### [AIM]
Below this line is the material. Write out only its lines from the one containing "placed(eyeSolid(), frameOf(flower)), EYE);" through the one containing "bpy.data.objects.remove(obj)", both kept, exactly.

### [TASK MATERIAL]
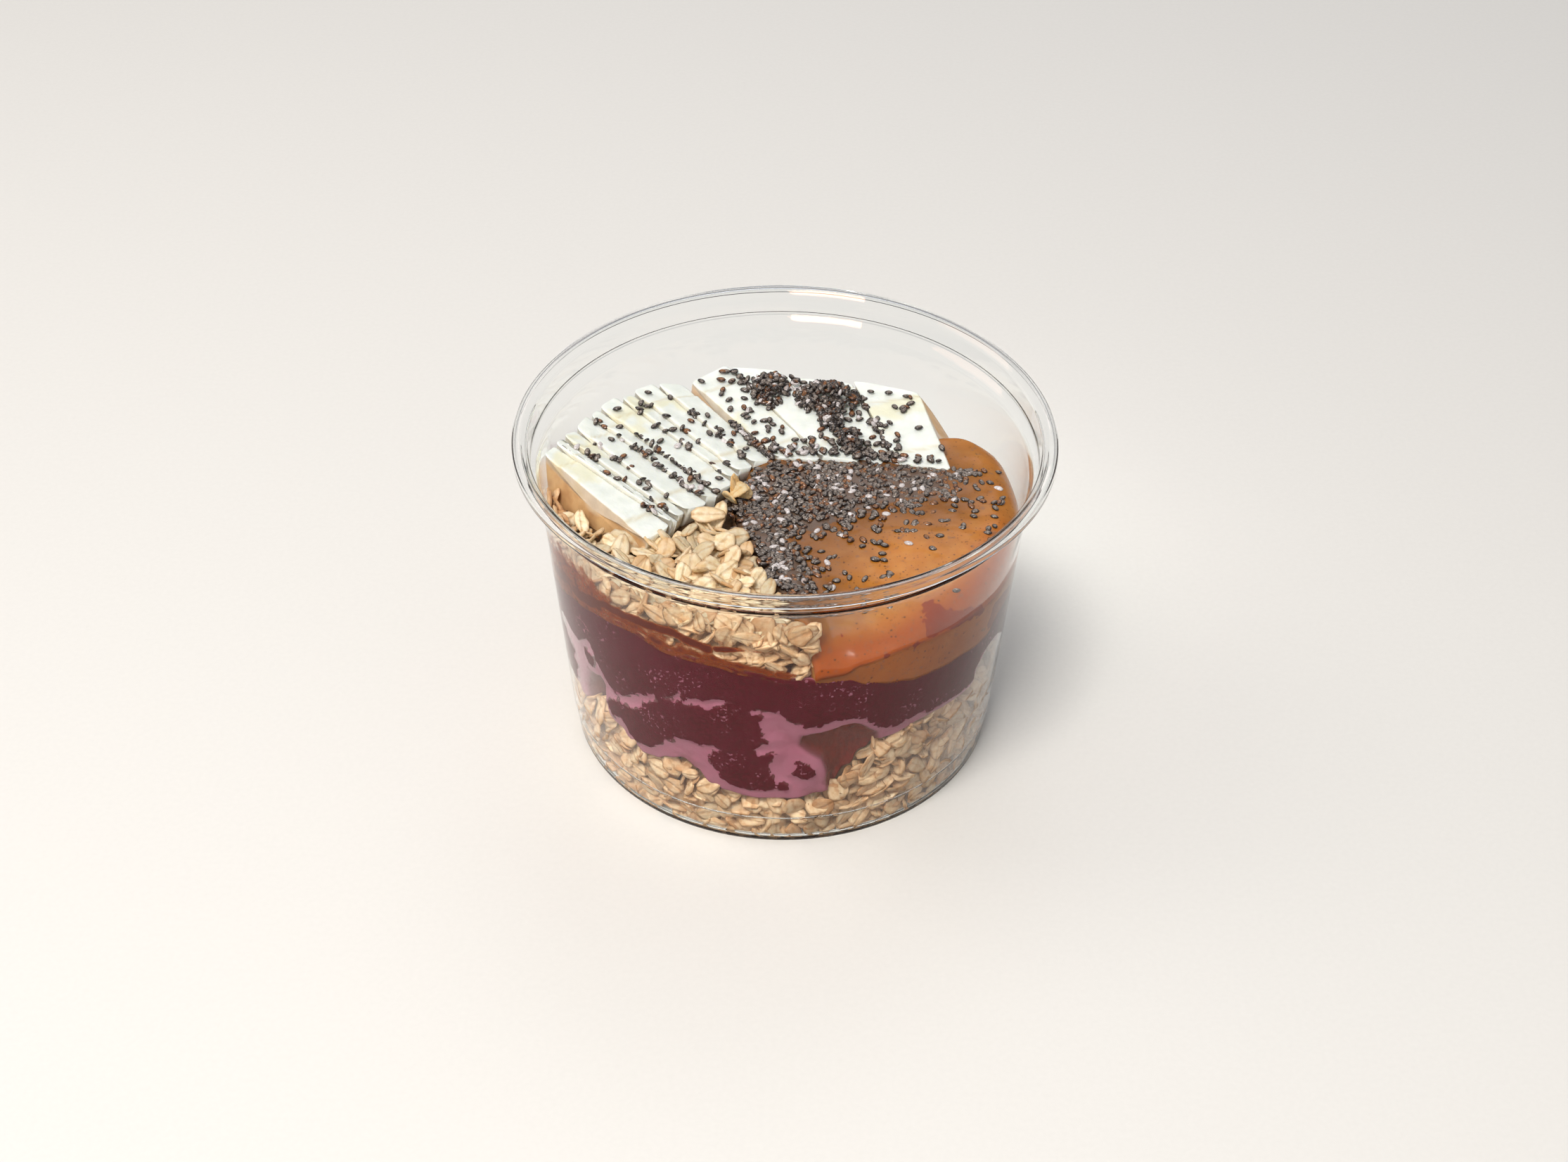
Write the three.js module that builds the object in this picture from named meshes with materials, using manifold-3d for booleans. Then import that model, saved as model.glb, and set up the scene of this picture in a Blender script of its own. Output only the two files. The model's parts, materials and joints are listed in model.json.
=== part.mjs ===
// Acai bowl: a clear plastic tub filled with rolled oats, acai, more oats and peanut butter,
// topped with half-moon banana slices and chia seeds.
// Millimetres, +Z up, origin at the middle of the tub's foot, front towards -Y, right towards +X.
// A bearing is an angle in degrees round the tub, 0 at the front and positive towards the right.

import * as THREE from 'three';
import { mergeVertices } from 'three/addons/utils/BufferGeometryUtils.js';
import Module from 'manifold-3d';

const wasm = await Module();
wasm.setup();

// Tub
const tubHeight = 77.9;
const rimRadius = 58.8; // outside of the rim's skirt
const wallThickness = 0.65;
const ledgeHeight = 70; // where the wall steps out to the rim
const ledgeRadius = 53.1; // inside of the wall at the ledge
const floorRadius = 46.9; // inside of the wall, carried down to the foot
const floorTop = 2.6;
const footWidth = 2.2; // flat ring that the tub stands on
const footRecess = 1.9; // height of the floor's underside over the foot
const waistHeight = 8; // faint step round the lower wall
const waistStep = 0.35;
const tubSegments = 52;

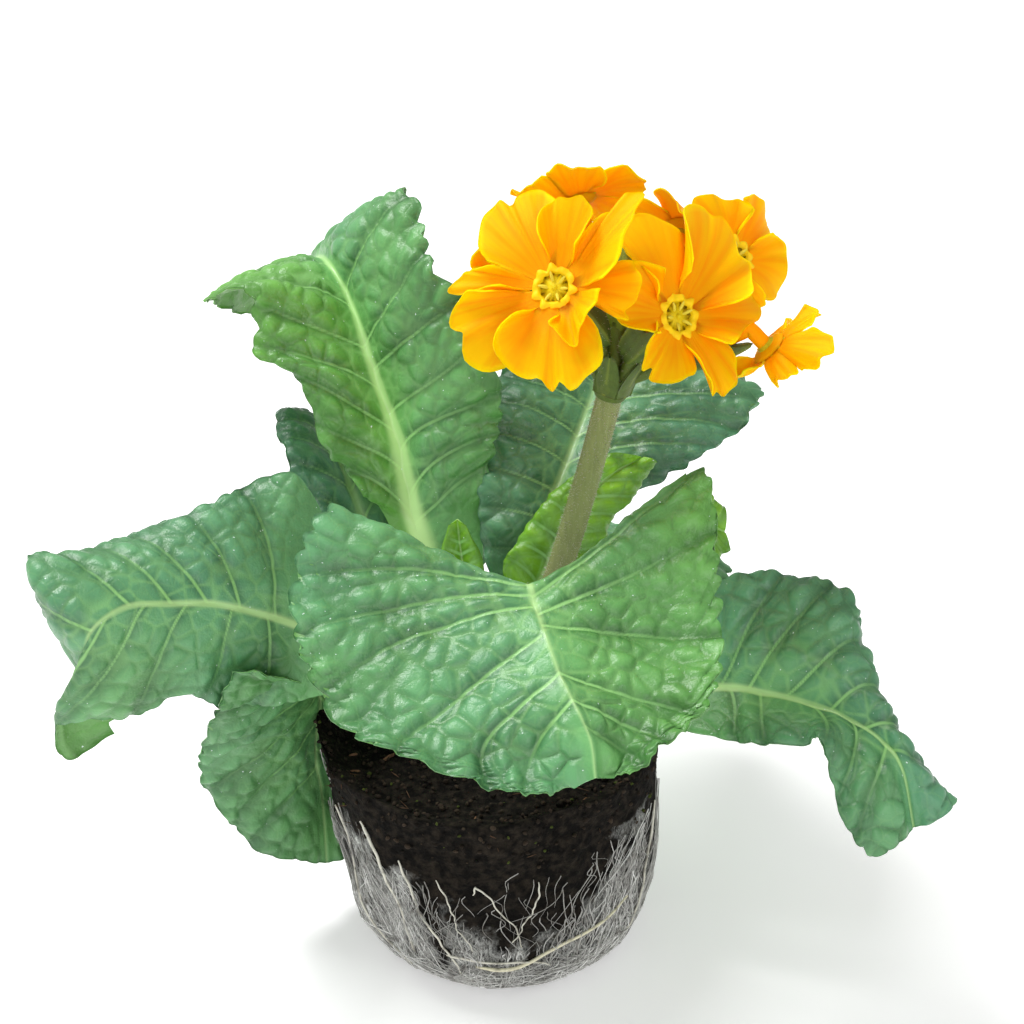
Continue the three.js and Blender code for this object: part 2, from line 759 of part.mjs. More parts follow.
// The calyx, a ribbed cup with five points, on its pedicel
function calyxSolid(flower) {
  const points = 2.2; // how far the calyx's five points reach past its mean edge
  const shares = [[0, 0.7], [1.6, 0.88], [6, 1], [CALYX_LENGTH - points, 0.96]];
  const cup = turned(
    shares.map(([z, share]) => [z, share * CALYX_RADIUS]),
    10,
    (angle) => 1 + 0.06 * Math.cos(5 * angle),
    (angle, i) => (i === 3 ? points * Math.cos(5 * angle) : 0),
  );
  const bore = turned([[1.4, 2], [CALYX_LENGTH + 3, 2.1]], 8);
  const { foot, along } = cupAxis(flower);
  const turn = new THREE.Quaternion().setFromUnitVectors(UP, along);
  const frame = new THREE.Matrix4().compose(foot, turn, UNIT);
  const way = radians(flower.root);
  const spread = 2.7; // the pedicels start this far from the scape's axis
  const start = HEAD.clone();
  start.add(new THREE.Vector3(spread * Math.cos(way), spread * Math.sin(way), -1));
  const middle = start.clone().lerp(foot, 0.5);
  const inside = foot.clone().addScaledVector(along, 1);
  const pedicel = tubeSolid(
    [start, middle, foot, inside].map((p) => p.toArray()),
    () => PEDICEL_RADIUS,
    6,
    3,
  );
  return placed(cup.subtract(bore), frame).add(pedicel);
}

// The bracts: a collar of small pointed blades round the top of the scape
function bractSolid() {
  const inner = HEAD_RADIUS + GAP;
  const outer = inner + 0.9;
  const collar = turned([[-4, outer - 0.3], [-1.4, outer]], 10);
  const bore = turned([[-5, inner], [3, inner]], 10);
  const blades = [20, 95, 165, 240, 310].map((angle) => {
    const grid = [0, 0.5, 1].map((s) =>
      [-1, 0, 1].map((t) => {
        const width = 1.9 * (1 - s ** 2) + 0.25;
        const reach = outer - 0.5 + 3.2 * s;
        const p = new THREE.Vector3(reach, width * t, -2.7 + 2 * s - 3 * s * s);
        return p.applyAxisAngle(UP, radians(angle));
      }),
    );
    return thicken(grid, () => 0.7);
  });
  const along = HEAD.clone().sub(vector(SCAPE.at(-2))).normalize();
  const turn = new THREE.Quaternion().setFromUnitVectors(UP, along);
  const frame = new THREE.Matrix4().compose(HEAD, turn, UNIT);
  return placed(union([collar, ...blades]).subtract(bore), frame);
}

// A flower bud on its own pedicel
const BUD = { at: [27, 1, 179], foot: [26, 0, 164] };

function budSolid() {
  const foot = vector(BUD.foot);
  const along = vector(BUD.at).sub(foot).normalize();
  const profile = [[0, 0.8], [1.5, 2.2], [5, 2.7], [9, 2.3], [12, 1.3], [13.5, 0.5]];
  const shape = turned(profile, 10, (angle) => 1 + 0.07 * Math.cos(5 * angle));
  const turn = new THREE.Quaternion().setFromUnitVectors(UP, along);
  const frame = new THREE.Matrix4().compose(foot, turn, UNIT);
  const start = HEAD.clone().add(new THREE.Vector3(0, 0, -1));
  const inside = foot.clone().addScaledVector(along, 2);
  const route = [start, foot, inside].map((p) => p.toArray());
  const pedicel = tubeSolid(route, () => PEDICEL_RADIUS, 6, 3);
  return placed(shape, frame).add(pedicel);
}

// The roots that mat the plug's side: one net of strands that cross and join
const STRANDS = 26;
const STRAND_RADIUS = 0.6;

function rootNet() {
  const random = randomFrom(11);
  const out = GAP + STRAND_RADIUS + 0.5;
  const strands = [];
  for (let k = 0; k < STRANDS; k++) {
    const start = (2 * Math.PI * (k + 0.5 * random())) / STRANDS;
    const drift = (k % 2 ? 1 : -1) * (0.25 + 0.4 * random());
    const top = PLUG_HEIGHT - 6 - 14 * random();
    const foot = 4 + 8 * random();
    const sway = 0.06 * random();
    const points = [];
    for (let i = 0; i <= 5; i++) {
      const s = i / 5;
      const angle = start + drift * s + sway * Math.sin(9 * s + k);
      points.push(plugPoint(angle, top + (foot - top) * s, out).toArray());
    }
    strands.push(tubeSolid(points, () => STRAND_RADIUS, 3, 5));
  }
  return biggest(union(strands));
}

// The whole plant
const plant = new THREE.Group();

function put(name, solid, material) {
  const mesh = new THREE.Mesh(toGeometry(solid), material);
  mesh.name = name;
  plant.add(mesh);
}

put("compost_plug", makePlug(), SOIL);
put("root_net", rootNet(), ROOT);
put("crown", crownSolid(0), CROWN);
for (const leaf of LEAVES) {
  const [rows, columns] = leaf.heading || leaf.young ? [7, 6] : [12, 6];
  const solid = leafSolid(leaf, rows, columns).subtract(crownSolid(GAP));
  put(leaf.name, biggest(solid), leaf.young ? YOUNG_LEAF : LEAF);
}
put("scape", biggest(scapeSolid(0).subtract(crownSolid(GAP))), STALK);
put("bracts", bractSolid(), SEPAL);
put("flower_bud", biggest(budSolid().subtract(scapeRoom())), SEPAL);
FLOWERS.forEach((flower, i) => {
  const corolla = corollaSolid(flower, 0);
  const room = FLOWERS.slice(0, i)
    .filter((other) => vector(other.at).distanceTo(vector(flower.at)) < CROWDED)
    .map((other) => corollaSolid(other, 2 * GAP));
  const clear = room.length ? biggest(corolla.subtract(union(room))) : corolla;
  put(flower.name + "_corolla", clear, COROLLA);
  put(flower.name + "_eye", placed(eyeSolid(), frameOf(flower)), EYE);
  put(flower.name + "_calyx", biggest(calyxSolid(flower).subtract(scapeRoom())), SEPAL);
});

export default plant;
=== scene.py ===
"""A polyanthus lifted from its pot, in its own frame: +Z up, -Y the front, metres.

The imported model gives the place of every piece. Each grown piece is rebuilt here with a finer
surface, in that place or close to it, and every surface gets a procedural material. The shapes are
worked out in millimetres and scaled when a mesh is made.
"""

import math

import bpy
import numpy as np
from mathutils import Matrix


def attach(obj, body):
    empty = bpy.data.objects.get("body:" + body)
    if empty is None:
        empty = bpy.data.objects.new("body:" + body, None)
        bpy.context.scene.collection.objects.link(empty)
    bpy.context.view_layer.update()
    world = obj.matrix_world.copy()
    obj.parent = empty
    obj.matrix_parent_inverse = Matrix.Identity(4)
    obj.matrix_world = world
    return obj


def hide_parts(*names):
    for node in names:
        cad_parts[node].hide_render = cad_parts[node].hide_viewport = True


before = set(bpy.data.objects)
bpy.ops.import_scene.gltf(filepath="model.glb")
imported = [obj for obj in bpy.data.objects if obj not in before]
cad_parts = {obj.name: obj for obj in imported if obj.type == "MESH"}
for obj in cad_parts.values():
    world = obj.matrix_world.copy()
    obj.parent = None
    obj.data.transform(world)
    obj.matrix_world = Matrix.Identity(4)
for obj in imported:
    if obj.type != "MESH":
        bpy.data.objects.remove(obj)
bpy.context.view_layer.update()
MM = 0.001
UP = np.array([0.0, 0.0, 1.0])

# The plug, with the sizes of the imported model: its height, how far its top leans along X, the radii
# of its side at some heights, and its soil
PLUG_HEIGHT = 58
PLUG_LEAN = -4
PLUG_HEIGHTS = [0, 1.6, 5, 11, 20, 32, 46, PLUG_HEIGHT]
PLUG_RADII = [27, 30.4, 34, 36.9, 38.2, 39.4, 41, 42.2]
SOIL_DIP = 5
RIM_WIDTH = 3.2

# The stalk and the flowers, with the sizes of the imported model
SCAPE = [(0.5, 0.5, 58), (6, 0.3, 79), (13.5, 0, 102), (20, -1, 128), (25, -2, 151)]
SCAPE_RADIUS = 3.0
HEAD = np.array(SCAPE[-1], float)
PETALS = 5
CALYX_LENGTH = 11
PEDICEL_RADIUS = 0.95

# Thicknesses and small parts that are the scene's own
BLADE_THICK = 0.5
PETAL_THICK = 0.36
BRACT_THICK = 0.5
BRACT_ANGLES = (20, 95, 165, 240, 310)
PEDICEL_START = 2.7
THROAT = 3.4
THROAT_DEPTH = 7.0
THROAT_TUBE_RADIUS = 1.75
ANTHERS = 6
ANTHER_RADIUS = 0.4
STIGMA_RADIUS = 0.7
HAIR_RADIUS = 0.045
BUD_FOOT = np.array([26.0, 0, 164])
BUD_TIP = np.array([27.0, 1, 179])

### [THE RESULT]
  put(flower.name + "_eye", placed(eyeSolid(), frameOf(flower)), EYE);
  put(flower.name + "_calyx", biggest(calyxSolid(flower).subtract(scapeRoom())), SEPAL);
});

export default plant;
=== scene.py ===
"""A polyanthus lifted from its pot, in its own frame: +Z up, -Y the front, metres.

The imported model gives the place of every piece. Each grown piece is rebuilt here with a finer
surface, in that place or close to it, and every surface gets a procedural material. The shapes are
worked out in millimetres and scaled when a mesh is made.
"""

import math

import bpy
import numpy as np
from mathutils import Matrix


def attach(obj, body):
    empty = bpy.data.objects.get("body:" + body)
    if empty is None:
        empty = bpy.data.objects.new("body:" + body, None)
        bpy.context.scene.collection.objects.link(empty)
    bpy.context.view_layer.update()
    world = obj.matrix_world.copy()
    obj.parent = empty
    obj.matrix_parent_inverse = Matrix.Identity(4)
    obj.matrix_world = world
    return obj


def hide_parts(*names):
    for node in names:
        cad_parts[node].hide_render = cad_parts[node].hide_viewport = True


before = set(bpy.data.objects)
bpy.ops.import_scene.gltf(filepath="model.glb")
imported = [obj for obj in bpy.data.objects if obj not in before]
cad_parts = {obj.name: obj for obj in imported if obj.type == "MESH"}
for obj in cad_parts.values():
    world = obj.matrix_world.copy()
    obj.parent = None
    obj.data.transform(world)
    obj.matrix_world = Matrix.Identity(4)
for obj in imported:
    if obj.type != "MESH":
        bpy.data.objects.remove(obj)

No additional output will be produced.